**INFORMATION SUPPLIED:**
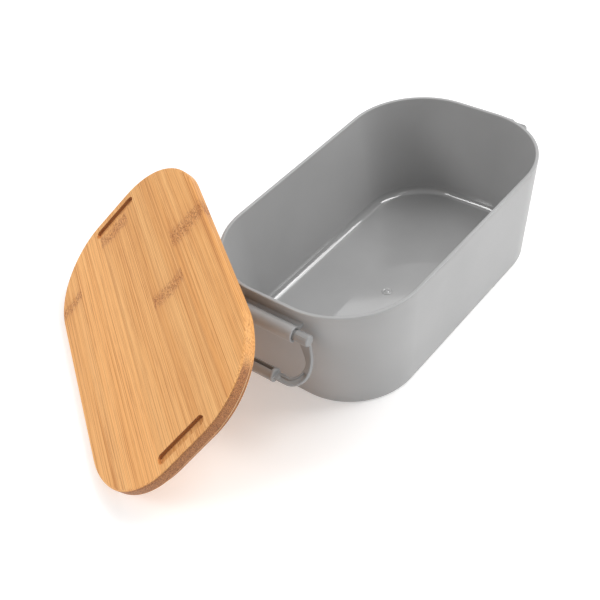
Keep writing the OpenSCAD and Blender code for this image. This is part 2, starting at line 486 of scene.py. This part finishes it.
def cane(nodes, place, seed, tone, fibres):
    """The colour of the cane's length: broad bands, fibres, short dashes and fine threads."""
    bands = nodes.streaks(place, (3, 240, 240), (0, seed, 0), 3.0, 0.6)
    dashes = nodes.streaks(place, (45, 2600, 2600), (0, 0, seed), 2.0, 0.7)
    threads = nodes.streaks(place, (5, 2100, 2100), (seed, 0, seed), 1.0)
    light, middle, dark = (
        srgb(*(c * tone for c in screen))
        for screen in ((241, 181, 113), (230, 164, 94), (180, 110, 50))
    )
    colour = nodes.mix(nodes.spread(bands, NOISE_LOW, NOISE_HIGH), light, middle)
    colour = nodes.mix(nodes.spread(fibres, 0.50, 0.62, 0.0, 0.60), colour, dark)
    dark_dashes = nodes.spread(dashes, 0.56, 0.70, 0.0, 0.50)
    colour = nodes.mix(dark_dashes, colour, srgb(182, 112, 54))
    dark_threads = nodes.spread(threads, 0.57, 0.61, 0.0, 0.34)
    colour = nodes.mix(dark_threads, colour, srgb(176, 106, 50))
    light_threads = nodes.spread(threads, 0.37, 0.42, 0.34, 0.0)
    return nodes.mix(light_threads, colour, srgb(255, 206, 140))


def knuckle_band(nodes, place, seed, knuckle, colour):
    """The ragged band where a knuckle of the cane was. Returns the colour and the torn marks."""
    middle_x, width = knuckle
    wander_by = 9.0
    wander = nodes.streaks(place, (9, 60, 60), (seed, 0, 0), 1.0)
    jagged = nodes.streaks(place, (30, 1250, 1250), (0, seed, seed), 3.0, 0.7)
    torn = nodes.streaks(place, (620, 1500, 1500), (seed, 0, 0), 3.0, 0.75, warp=1.0)

    shift = nodes.math(
        "MULTIPLY_ADD", wander, wander_by * MM, -(middle_x + wander_by / 2) * MM)
    shift = nodes.math("ADD", shift, -wander_by / 2 * MM)
    shift = nodes.math("MULTIPLY_ADD", jagged, wander_by * MM, shift)
    away = nodes.math("ABSOLUTE", nodes.math("ADD", nodes.axes(place)[0], shift))
    inside = nodes.spread(away, width * 0.18 * MM, width * 0.72 * MM, 1.0, 0.0)
    halo = nodes.spread(away, width * 0.4 * MM, width * 1.9 * MM, 0.18, 0.0)
    marks = nodes.times(inside, nodes.spread(torn, 0.48, 0.56))
    colour = nodes.mix(halo, colour, srgb(198, 132, 72))
    colour = nodes.mix(nodes.times(inside, 0.22), colour, srgb(208, 142, 82))
    return nodes.mix(nodes.times(marks, 0.80), colour, srgb(152, 84, 34)), marks


def end_grain(nodes, place, pores):
    """The colour of the cut ends: speckled, with a painted highlight along the board's lower edge.
    """
    z = nodes.axes(place)[2]
    end = nodes.mix(nodes.spread(pores, 0.42, 0.60), srgb(184, 122, 74), srgb(98, 56, 32))
    # Painted highlight: a pale band along the ends' lower arris, as if lit from below
    painted_highlight_band = nodes.spread(z, 0.25 * MM, 0.85 * MM, 1.0, 0.0)
    over_plug = nodes.spread(z, -0.25 * MM, 0.0)
    pale = nodes.times(nodes.times(painted_highlight_band, over_plug), 0.8)
    return nodes.mix(pale, end, srgb(248, 206, 158))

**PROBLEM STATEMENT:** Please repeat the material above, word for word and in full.

**OUTPUT OF THE EXERCISE:**
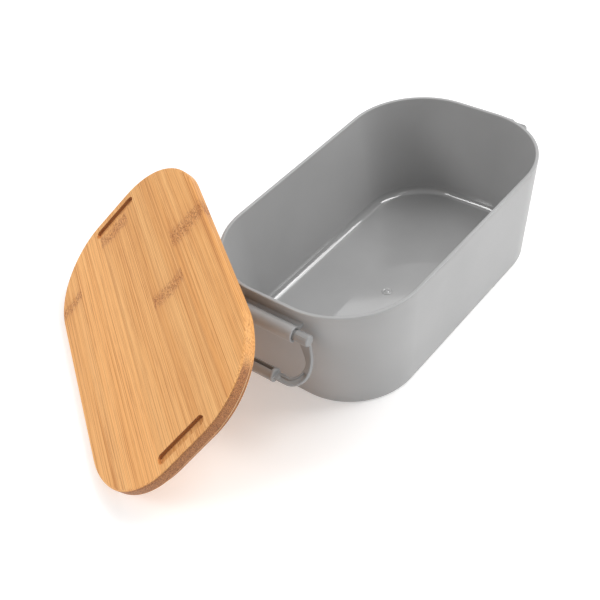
Keep writing the OpenSCAD and Blender code for this image. This is part 2, starting at line 486 of scene.py. This part finishes it.
def cane(nodes, place, seed, tone, fibres):
    """The colour of the cane's length: broad bands, fibres, short dashes and fine threads."""
    bands = nodes.streaks(place, (3, 240, 240), (0, seed, 0), 3.0, 0.6)
    dashes = nodes.streaks(place, (45, 2600, 2600), (0, 0, seed), 2.0, 0.7)
    threads = nodes.streaks(place, (5, 2100, 2100), (seed, 0, seed), 1.0)
    light, middle, dark = (
        srgb(*(c * tone for c in screen))
        for screen in ((241, 181, 113), (230, 164, 94), (180, 110, 50))
    )
    colour = nodes.mix(nodes.spread(bands, NOISE_LOW, NOISE_HIGH), light, middle)
    colour = nodes.mix(nodes.spread(fibres, 0.50, 0.62, 0.0, 0.60), colour, dark)
    dark_dashes = nodes.spread(dashes, 0.56, 0.70, 0.0, 0.50)
    colour = nodes.mix(dark_dashes, colour, srgb(182, 112, 54))
    dark_threads = nodes.spread(threads, 0.57, 0.61, 0.0, 0.34)
    colour = nodes.mix(dark_threads, colour, srgb(176, 106, 50))
    light_threads = nodes.spread(threads, 0.37, 0.42, 0.34, 0.0)
    return nodes.mix(light_threads, colour, srgb(255, 206, 140))


def knuckle_band(nodes, place, seed, knuckle, colour):
    """The ragged band where a knuckle of the cane was. Returns the colour and the torn marks."""
    middle_x, width = knuckle
    wander_by = 9.0
    wander = nodes.streaks(place, (9, 60, 60), (seed, 0, 0), 1.0)
    jagged = nodes.streaks(place, (30, 1250, 1250), (0, seed, seed), 3.0, 0.7)
    torn = nodes.streaks(place, (620, 1500, 1500), (seed, 0, 0), 3.0, 0.75, warp=1.0)

    shift = nodes.math(
        "MULTIPLY_ADD", wander, wander_by * MM, -(middle_x + wander_by / 2) * MM)
    shift = nodes.math("ADD", shift, -wander_by / 2 * MM)
    shift = nodes.math("MULTIPLY_ADD", jagged, wander_by * MM, shift)
    away = nodes.math("ABSOLUTE", nodes.math("ADD", nodes.axes(place)[0], shift))
    inside = nodes.spread(away, width * 0.18 * MM, width * 0.72 * MM, 1.0, 0.0)
    halo = nodes.spread(away, width * 0.4 * MM, width * 1.9 * MM, 0.18, 0.0)
    marks = nodes.times(inside, nodes.spread(torn, 0.48, 0.56))
    colour = nodes.mix(halo, colour, srgb(198, 132, 72))
    colour = nodes.mix(nodes.times(inside, 0.22), colour, srgb(208, 142, 82))
    return nodes.mix(nodes.times(marks, 0.80), colour, srgb(152, 84, 34)), marks


def end_grain(nodes, place, pores):
    """The colour of the cut ends: speckled, with a painted highlight along the board's lower edge.
    """
    z = nodes.axes(place)[2]
    end = nodes.mix(nodes.spread(pores, 0.42, 0.60), srgb(184, 122, 74), srgb(98, 56, 32))
    # Painted highlight: a pale band along the ends' lower arris, as if lit from below
    painted_highlight_band = nodes.spread(z, 0.25 * MM, 0.85 * MM, 1.0, 0.0)
    over_plug = nodes.spread(z, -0.25 * MM, 0.0)
    pale = nodes.times(nodes.times(painted_highlight_band, over_plug), 0.8)
    return nodes.mix(pale, end, srgb(248, 206, 158))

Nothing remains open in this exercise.